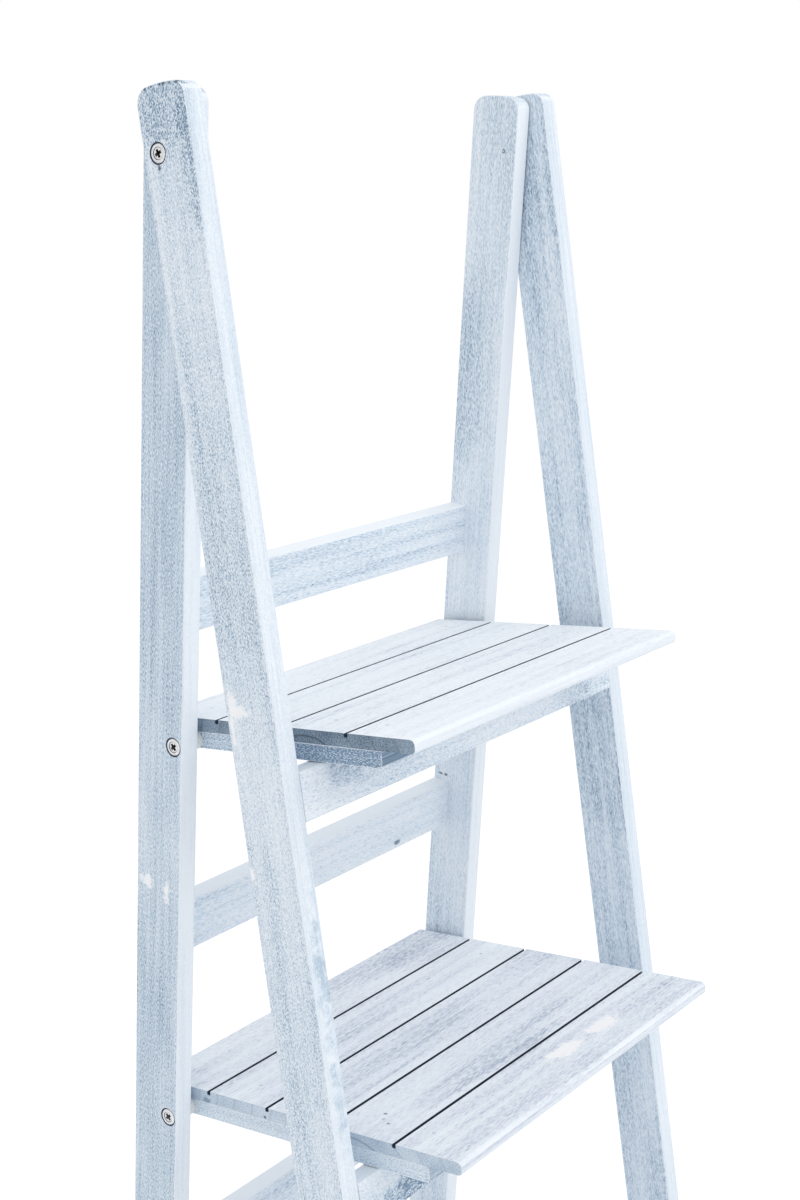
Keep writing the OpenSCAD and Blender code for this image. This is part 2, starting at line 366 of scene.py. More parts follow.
def finish_piece(obj, body, material, node):
    """Gives a piece its material, smooths it, lets it ride and hides the node it stands for."""
    dress(obj, material)
    smooth(obj)
    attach(obj, body)
    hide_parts(node)


# ---- materials ----

# Where the four tones lie, from thinnest to thickest wash
TONE_STOPS = (0.0, 0.33, 0.66, 1.0)
MARK_STRENGTH = 0.85
GRAIN_BUMP = 0.25
GRAIN_DEPTH = 0.2 * MM
BLACK = (0, 0, 0)


def add_node(tree, kind, **options):
    node = tree.nodes.new(f"ShaderNode{kind}")
    for option, value in options.items():
        setattr(node, option, value)
    return node


class Finish:
    """A material being built: adds nodes and links them."""

    def __init__(self, name):
        self.material = bpy.data.materials.new(name)
        self.material.use_nodes = True
        self.tree = self.material.node_tree
        self.tree.nodes.clear()
        self.shader = add_node(self.tree, "BsdfPrincipled")
        output = add_node(self.tree, "OutputMaterial")
        self.tree.links.new(self.shader.outputs["BSDF"], output.inputs["Surface"])
        self.place = add_node(self.tree, "TexCoord").outputs["Object"]

    def feed(self, node, inputs):
        """Links a node's inputs to sockets, or sets them to values."""
        for name, value in inputs.items():
            socket = node.inputs[name]
            if isinstance(value, bpy.types.NodeSocket):
                self.tree.links.new(value, socket)
            elif socket.type == "RGBA":
                socket.default_value = (*value[:3], 1)
            else:
                socket.default_value = value

    def node(self, kind, output, inputs, **options):
        """Adds a node and feeds it, and gives its output."""
        node = add_node(self.tree, kind, **options)
        self.feed(node, inputs)
        return node.outputs[output]

    def mapped(self, source, scale=(1, 1, 1), turn=(0, 0, 0), shift=(0, 0, 0)):
        return self.node("Mapping", "Vector", {
            "Vector": source, "Scale": scale, "Rotation": turn, "Location": shift})

    def noise(self, source, detail=2.0, roughness=0.5, distortion=0.0, scale=1.0):
        return self.node("TexNoise", "Fac", {
            "Vector": source, "Scale": scale, "Detail": detail, "Roughness": roughness,
            "Distortion": distortion})

    def ramp(self, factor, *stops):
        node = add_node(self.tree, "ValToRGB")
        self.feed(node, {"Fac": factor})
        elements = node.color_ramp.elements
        elements.remove(elements[1])
        elements[0].position = stops[0][0]
        elements[0].color = (*stops[0][1], 1)
        for position, colour in stops[1:]:
            elements.new(position).color = (*colour, 1)
        return node.outputs["Color"]

    def between(self, value, low, high, start=0.0, end=1.0):
        """Turns a value from low to high into one from start to end, and holds it there outside."""
        return self.node("MapRange", "Result", {
            "Value": value, "From Min": low, "From Max": high, "To Min": start, "To Max": end},
            interpolation_type="SMOOTHSTEP")

    def mix(self, factor, first, second):
        """Mixes two colours, which are inputs 6 and 7 and output 2 of the node."""
        return self.node("Mix", 2, {0: factor, 6: first, 7: second}, data_type="RGBA")

    def mark(self, name):
        return self.node("Attribute", "Fac", {}, attribute_name=name)

    def length(self, source):
        return self.node("VectorMath", "Value", {0: source}, operation="LENGTH")

    def math(self, operation, first, second=0.0):
        return self.node("Math", "Value", {0: first, 1: second}, operation=operation)

    def plus(self, first, second):
        return self.math("ADD", first, second)

    def minus(self, first, second):
        return self.math("SUBTRACT", first, second)

    def times(self, first, second):
        return self.math("MULTIPLY", first, second)

    def spot(self, centre, size, turn, ragged, grain):
        """1 near a point of the stand, 0 outside an uneven oval of this size round it."""
        shift = Matrix.Rotation(turn[0], 3, "X") @ Vector(centre)
        local = self.mapped(self.place, turn=turn, shift=-shift)
        oval = self.mapped(local, scale=tuple(1 / part for part in size))
        rough = self.noise(self.place, detail=4, roughness=0.65, scale=grain)
        uneven = self.times(self.minus(rough, 0.5), 2 * ragged)
        return self.between(self.plus(self.length(oval), uneven), 0.45, 1.0, start=1.0, end=0.0)

    def ring_lines(self, centre, radius, apart):
        """Dark, up to 1, on a growth ring round an axis along X, fainter on the ones next to it."""
        wobble = self.times(self.noise(self.place, scale=60), 2 * MM)
        across = self.mapped(self.place, scale=(0, 1, 1), shift=(0, -centre[0], -centre[1]))
        past = self.plus(self.minus(self.length(across), radius), wobble)
        first = self.between(self.math("ABSOLUTE", past), 0.2 * MM, 0.9 * MM, start=0.75, end=0.0)
        others = self.between(
            self.math("PINGPONG", past, apart / 2), 0.3 * MM, 1.2 * MM, start=0.3, end=0.0)
        return self.math("MAXIMUM", first, others)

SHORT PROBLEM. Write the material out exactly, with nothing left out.

FINAL ANSWER.
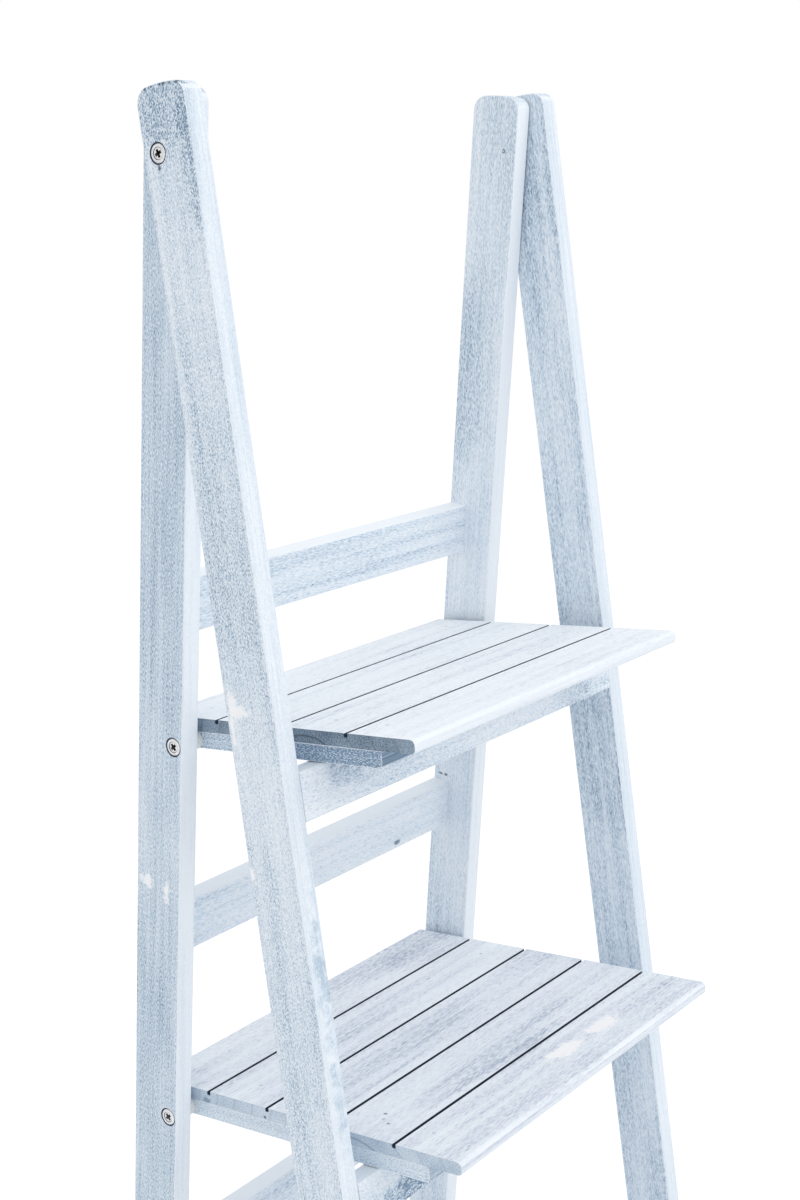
Keep writing the OpenSCAD and Blender code for this image. This is part 2, starting at line 366 of scene.py. More parts follow.
def finish_piece(obj, body, material, node):
    """Gives a piece its material, smooths it, lets it ride and hides the node it stands for."""
    dress(obj, material)
    smooth(obj)
    attach(obj, body)
    hide_parts(node)


# ---- materials ----

# Where the four tones lie, from thinnest to thickest wash
TONE_STOPS = (0.0, 0.33, 0.66, 1.0)
MARK_STRENGTH = 0.85
GRAIN_BUMP = 0.25
GRAIN_DEPTH = 0.2 * MM
BLACK = (0, 0, 0)


def add_node(tree, kind, **options):
    node = tree.nodes.new(f"ShaderNode{kind}")
    for option, value in options.items():
        setattr(node, option, value)
    return node


class Finish:
    """A material being built: adds nodes and links them."""

    def __init__(self, name):
        self.material = bpy.data.materials.new(name)
        self.material.use_nodes = True
        self.tree = self.material.node_tree
        self.tree.nodes.clear()
        self.shader = add_node(self.tree, "BsdfPrincipled")
        output = add_node(self.tree, "OutputMaterial")
        self.tree.links.new(self.shader.outputs["BSDF"], output.inputs["Surface"])
        self.place = add_node(self.tree, "TexCoord").outputs["Object"]

    def feed(self, node, inputs):
        """Links a node's inputs to sockets, or sets them to values."""
        for name, value in inputs.items():
            socket = node.inputs[name]
            if isinstance(value, bpy.types.NodeSocket):
                self.tree.links.new(value, socket)
            elif socket.type == "RGBA":
                socket.default_value = (*value[:3], 1)
            else:
                socket.default_value = value

    def node(self, kind, output, inputs, **options):
        """Adds a node and feeds it, and gives its output."""
        node = add_node(self.tree, kind, **options)
        self.feed(node, inputs)
        return node.outputs[output]

    def mapped(self, source, scale=(1, 1, 1), turn=(0, 0, 0), shift=(0, 0, 0)):
        return self.node("Mapping", "Vector", {
            "Vector": source, "Scale": scale, "Rotation": turn, "Location": shift})

    def noise(self, source, detail=2.0, roughness=0.5, distortion=0.0, scale=1.0):
        return self.node("TexNoise", "Fac", {
            "Vector": source, "Scale": scale, "Detail": detail, "Roughness": roughness,
            "Distortion": distortion})

    def ramp(self, factor, *stops):
        node = add_node(self.tree, "ValToRGB")
        self.feed(node, {"Fac": factor})
        elements = node.color_ramp.elements
        elements.remove(elements[1])
        elements[0].position = stops[0][0]
        elements[0].color = (*stops[0][1], 1)
        for position, colour in stops[1:]:
            elements.new(position).color = (*colour, 1)
        return node.outputs["Color"]

    def between(self, value, low, high, start=0.0, end=1.0):
        """Turns a value from low to high into one from start to end, and holds it there outside."""
        return self.node("MapRange", "Result", {
            "Value": value, "From Min": low, "From Max": high, "To Min": start, "To Max": end},
            interpolation_type="SMOOTHSTEP")

    def mix(self, factor, first, second):
        """Mixes two colours, which are inputs 6 and 7 and output 2 of the node."""
        return self.node("Mix", 2, {0: factor, 6: first, 7: second}, data_type="RGBA")

    def mark(self, name):
        return self.node("Attribute", "Fac", {}, attribute_name=name)

    def length(self, source):
        return self.node("VectorMath", "Value", {0: source}, operation="LENGTH")

    def math(self, operation, first, second=0.0):
        return self.node("Math", "Value", {0: first, 1: second}, operation=operation)

    def plus(self, first, second):
        return self.math("ADD", first, second)

    def minus(self, first, second):
        return self.math("SUBTRACT", first, second)

    def times(self, first, second):
        return self.math("MULTIPLY", first, second)

    def spot(self, centre, size, turn, ragged, grain):
        """1 near a point of the stand, 0 outside an uneven oval of this size round it."""
        shift = Matrix.Rotation(turn[0], 3, "X") @ Vector(centre)
        local = self.mapped(self.place, turn=turn, shift=-shift)
        oval = self.mapped(local, scale=tuple(1 / part for part in size))
        rough = self.noise(self.place, detail=4, roughness=0.65, scale=grain)
        uneven = self.times(self.minus(rough, 0.5), 2 * ragged)
        return self.between(self.plus(self.length(oval), uneven), 0.45, 1.0, start=1.0, end=0.0)

    def ring_lines(self, centre, radius, apart):
        """Dark, up to 1, on a growth ring round an axis along X, fainter on the ones next to it."""
        wobble = self.times(self.noise(self.place, scale=60), 2 * MM)
        across = self.mapped(self.place, scale=(0, 1, 1), shift=(0, -centre[0], -centre[1]))
        past = self.plus(self.minus(self.length(across), radius), wobble)
        first = self.between(self.math("ABSOLUTE", past), 0.2 * MM, 0.9 * MM, start=0.75, end=0.0)
        others = self.between(
            self.math("PINGPONG", past, apart / 2), 0.3 * MM, 1.2 * MM, start=0.3, end=0.0)
        return self.math("MAXIMUM", first, others)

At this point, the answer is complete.